One thing I didn't mention was what went wrong initially and now it looks
like it may be very relevent. I had attempted to ghost the operating system
drive and it went horribly wrong. Could not get into Windows or Ghost so
finally did the re-install. Does this change the situation ?

Sorry for not mentioning it earlier.
snip

I might explain the present situation, but as far as curing it, probably
makes no difference. What I think it, you reinstalled windows without
knowing exactly in what condition was your hard disk. It most certainly
had partitions left on it, and one marked as active.

The thing is, when people mention "formating" they tend to forget that
regular formating just formats one given partition, it does not remove
all existing partitions from the disk. Doing the latter requires
specific programs or running fdisk from a DOS diskette and eliminating
partitions there (of course, there most certainly are other ways, but I
am a DOS guy and it saved my bacon more than once).

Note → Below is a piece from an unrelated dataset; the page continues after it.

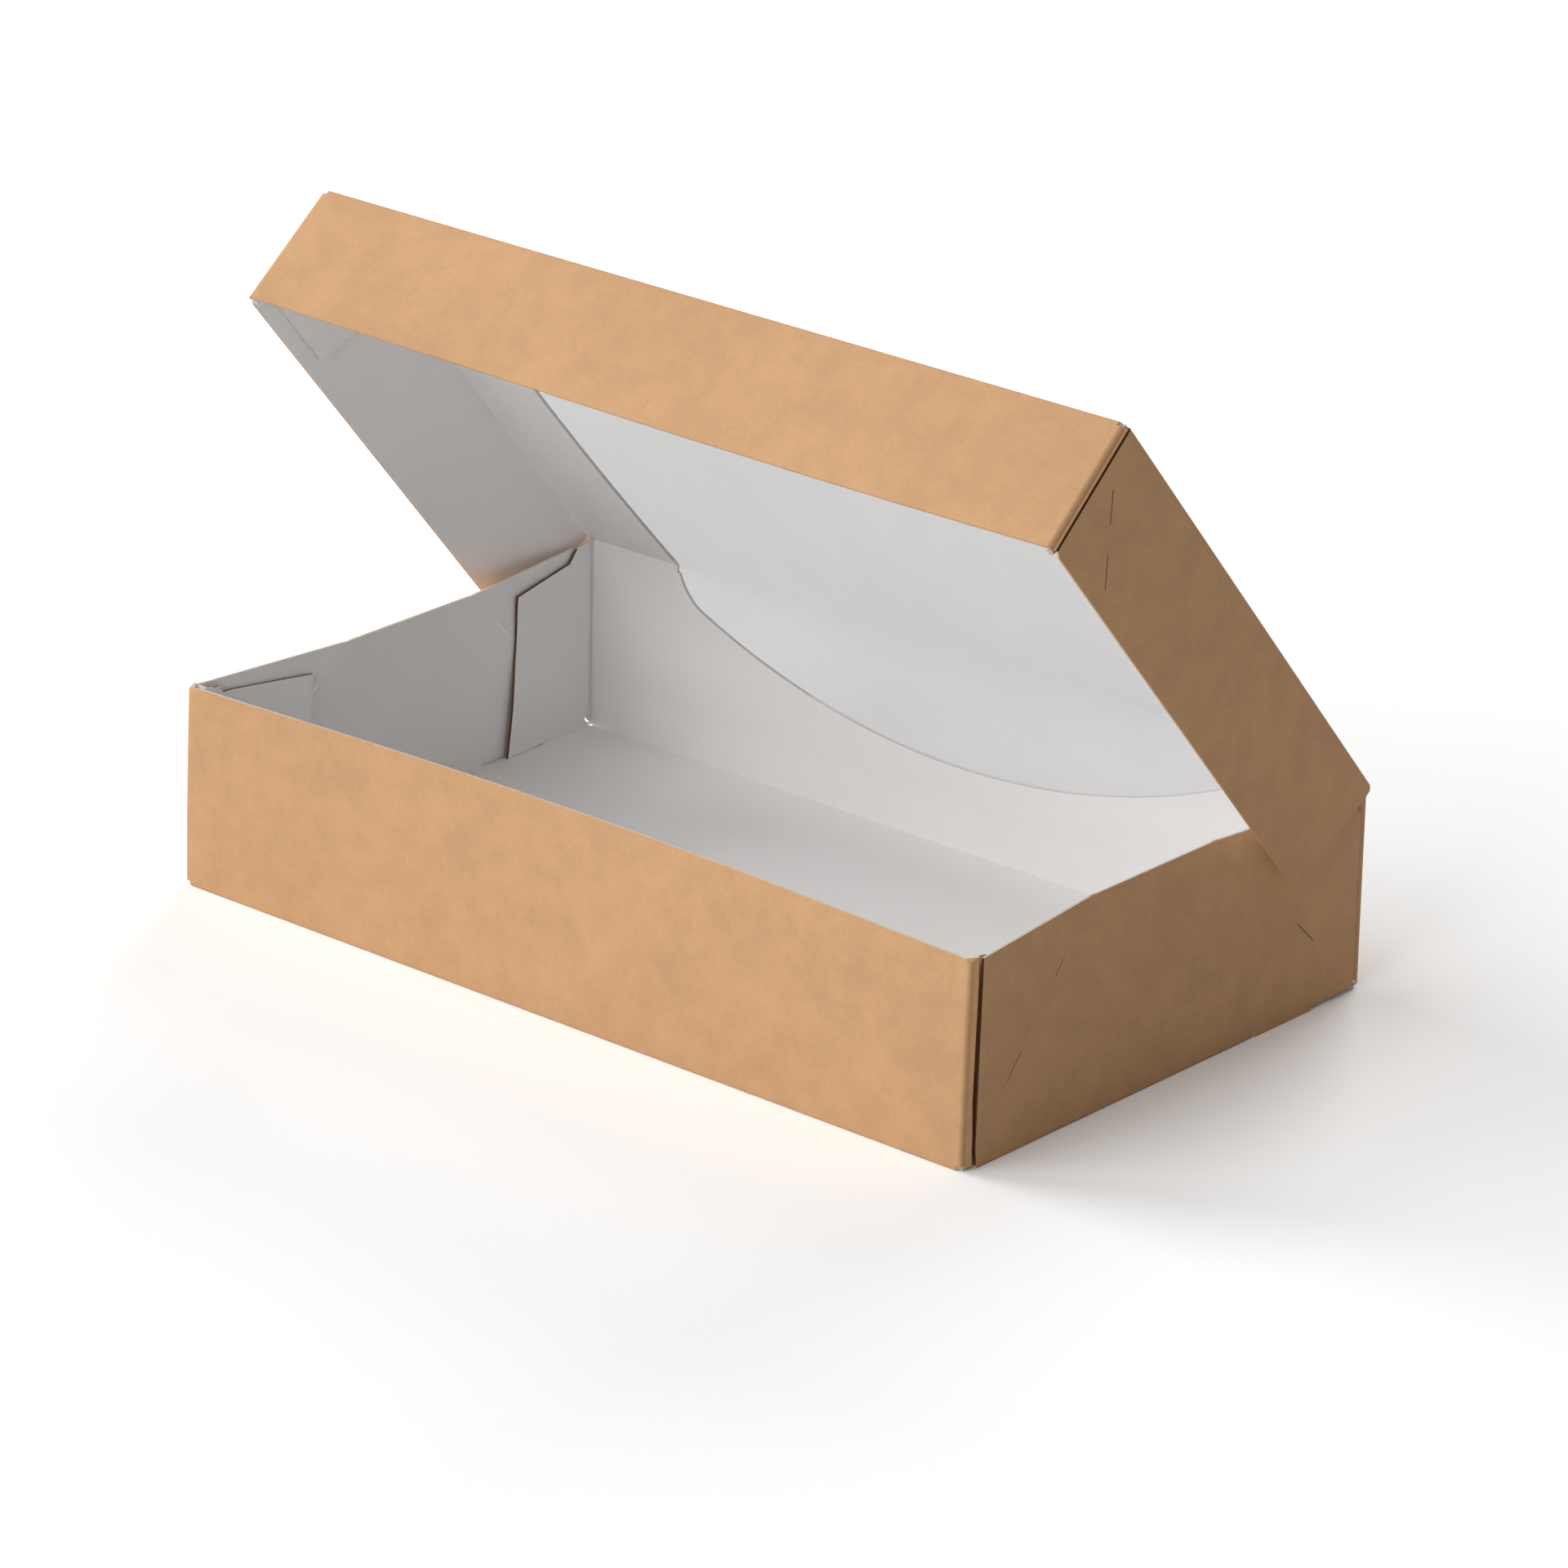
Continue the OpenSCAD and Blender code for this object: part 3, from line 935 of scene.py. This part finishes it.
def film_material(name, base, alpha):
    """Clear film with a slight haze, soft waves, and streaks in its colour that are painted reflections."""
    material, tree, shader = new_material(name)
    # Streaks stretched along the film, darker and lighter: painted reflections
    layers = [(0.012, 2, (1, 0.4, 1), 0.02), (0.06, 3, (1, 0.3, 1), 0.012)]
    colour = scaled(tree, srgb(base), varied(tree, layers))
    tree.links.new(colour, shader.inputs["Base Color"])
    shader.inputs["Roughness"].default_value = 0.35
    shader.inputs["Specular IOR Level"].default_value = 0.15
    shader.inputs["Alpha"].default_value = alpha
    bump = node(tree, "Bump", {"Height": blank_noise(tree, 0.05, 2), "Strength": 0.15, "Distance": 0.002})
    tree.links.new(bump.outputs["Normal"], shader.inputs["Normal"])
    return material


# Stage

floor_size = 6.0
floor_level = 0.8
floor_seen = 1.16
world_level = 0.137
lamp_size = 1.5
aim = Vector((0, 0, 0.05))

# Name, place and power of each lamp
lamps = [
    ("key", (-1.2, -2.2, 1.6), 22),
    ("front", (0.2, -2.6, 1.2), 21),
    ("top", (0, -0.5, 2.4), 8.5),
    ("left", (-2.6, -0.6, 1.0), 60),
    ("back", (-0.8, 2.4, 1.6), 40),
]


def seen_directly(tree):
    """1 for what the camera sees, also by reflection or through clear things."""
    path = node(tree, "LightPath")
    seen = math_node(tree, "MAXIMUM", path.outputs["Is Camera Ray"], path.outputs["Is Glossy Ray"])
    return math_node(tree, "MAXIMUM", seen, path.outputs["Is Transmission Ray"])


def stage_material():
    """Pale floor that reads white to the camera and keeps its shadows."""
    material, tree, shader = new_material("pale_floor")
    tree.nodes.remove(shader)
    levels = {"Value": seen_directly(tree), "To Min": floor_level, "To Max": floor_seen}
    surface = node(tree, "BsdfDiffuse", {"Color": node(tree, "MapRange", levels).outputs["Result"]})
    tree.links.new(surface.outputs[0], tree.nodes["Material Output"].inputs["Surface"])
    return material


def add_stage():
    """A wide pale floor."""
    mesh = bpy.data.meshes.new("floor")
    r = floor_size
    mesh.from_pydata([(-r, -r, 0), (r, -r, 0), (r, r, 0), (-r, r, 0)], [], [(0, 1, 2, 3)])
    floor = bpy.data.objects.new("floor", mesh)
    bpy.context.scene.collection.objects.link(floor)
    mesh.materials.append(stage_material())


def add_world():
    """An even light all round that the camera sees as white."""
    world = bpy.data.worlds.new("studio")
    bpy.context.scene.world = world
    world.use_nodes = True
    tree = world.node_tree
    levels = {"Value": seen_directly(tree), "To Min": world_level, "To Max": 1.0}
    strength = node(tree, "MapRange", levels)
    background = tree.nodes["Background"]
    background.inputs["Color"].default_value = (1, 1, 1, 1)
    tree.links.new(strength.outputs["Result"], background.inputs["Strength"])


def add_lamp(name, place, power):
    """A square area lamp at a place, aimed at the box."""
    data = bpy.data.lights.new(name, "AREA")
    data.shape = "SQUARE"
    data.size = lamp_size
    data.energy = power
    lamp = bpy.data.objects.new(name, data)
    lamp.location = place
    lamp.rotation_euler = (aim - Vector(place)).to_track_quat("-Z", "Y").to_euler()
    bpy.context.scene.collection.objects.link(lamp)


def add_camera():
    """The photograph's camera, fitted to the box's corners."""
    azimuth, elevation, roll = (math.radians(a) for a in (40.733, 21.727, 1.086))
    place = Vector((0.9036, -1.0441, 0.5817))
    focal_px, image_px, sensor = 9467, 1920, 36
    level = math.cos(elevation)
    back = Vector((math.sin(azimuth) * level, -math.cos(azimuth) * level, math.sin(elevation)))
    right = (-back).cross(Vector((0, 0, 1))).normalized()
    up = back.cross(right)
    across = right * math.cos(roll) + up * math.sin(roll)
    upward = up * math.cos(roll) - right * math.sin(roll)
    data = bpy.data.cameras.new("camera")
    data.sensor_fit = "HORIZONTAL"
    data.sensor_width = sensor
    data.lens = focal_px / image_px * sensor
    camera = bpy.data.objects.new("camera", data)
    turn = Matrix((across, upward, back)).transposed().to_4x4()
    camera.matrix_world = Matrix.Translation(place) @ turn
    bpy.context.scene.collection.objects.link(camera)
    bpy.context.scene.camera = camera


# Putting it together

EVEN = (1, 1, 1)
FIBRES = (1, 5, 1)

# Painted highlights along folds on the liner, broken into dashes: ends, width and strength of each mark
foot_fold = bottom_fold_y + end_arc / 2
left_corner_fold = -corner_x - side_arc / 2
left_lip_fold = -lid_fold_x - end_arc / 2
liner_fold_highlights = [
    ((-film_half, foot_fold), (film_half, foot_fold), 0.3, 0.9),
    ((left_corner_fold, end_t(fold_or)), (left_corner_fold, end_t(rim_h)), 0.2, 0.6),
    ((left_lip_fold, hinge_t), (left_lip_fold, hinge_t + lid_len), 0.16, 0.6),
]

# Layers of unevenness: scale, detail, stretch and share of change
kraft_layers = [
    (0.05, 4, EVEN, 0.035),
    (0.16, 4, EVEN, 0.035),
    (0.7, 5, EVEN, 0.02),
    (1.3, 5, FIBRES, 0.02),
]
liner_layers = [(0.03, 3, EVEN, 0.01), (1.4, 5, EVEN, 0.006)]
edge_layers = [(0.8, 4, EVEN, 0.05)]
board = [
    board_material("kraft_board", "cea176", kraft_layers, 0.75, 0.2),
    board_material("board_liner", "f0eeed", liner_layers, 0.8, 0.08, liner_fold_highlights),
    board_material("board_edge", "ddd0bd", edge_layers, 0.85, 0.2),
    # Dark window edge: painted shade
    board_material("window_edge", "6f665c", edge_layers, 0.85, 0.2),
    board_material("shaded_edge", "66462d", edge_layers, 0.85, 0.2),
]

tray = thickened(folded("tray_board", tray_sheet(), tray_place), board_t, board, LINER, CUT_EDGE)
edge_materials(tray, tray_edge)
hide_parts("tray")
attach(tray, "tray")

lid = thickened(folded("lid_board", lid_sheet(), lid_place, hinge_t), board_t, board, LINER, CUT_EDGE)
edge_materials(lid, lid_edge, hinge_t)
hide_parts("lid")
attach(lid, "lid")

for side, side_name in ((-1, "left"), (1, "right")):
    strip = folded("hinge_fold_" + side_name, hinge_sheet(side), hinge_place)
    strip = thickened(strip, board_t, board, LINER, CUT_EDGE)
    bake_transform(strip)

clear = film_material("window_film", "d4d4d4", 0.42)
glued = film_material("glued_film", "d4d4d4", 0.004)
flat_film = film_sheet()
film = folded("clear_film", flat_film, film_place)
film.data.polygons.foreach_set("material_index", [1 - mark for mark in flat_film[2]])
film = thickened(film, film_t, [clear, glued], inside=0, edges=0, crease_angle=80)
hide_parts("back_window_film", "lid_window_film")
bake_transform(film)

add_stage()
add_world()
for lamp_name, lamp_place, lamp_power in lamps:
    add_lamp(lamp_name, lamp_place, lamp_power)
add_camera()

scene = bpy.context.scene
scene.view_settings.view_transform = "Standard"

This is why I strongly advise you to get hold a partitioning program and
to tell us what you find before you decide on a course of action.
 
J

joe

Thanks John and all the "wise guys" that contributed to this and I mean that
in the humblest of ways.
My problem was that the second partition contained all my data from years
past. I do make backups but they are never completely up to date ( are they
ever ? :) ) so there was no way I could reformat or repartition the whole
disk without losing some data. I still think my safest option is to leave
well enough alone. If anybody could come up with a solution I would be very
greatfull.
Otherwise thanks all you guys for even bothering to look at my problem.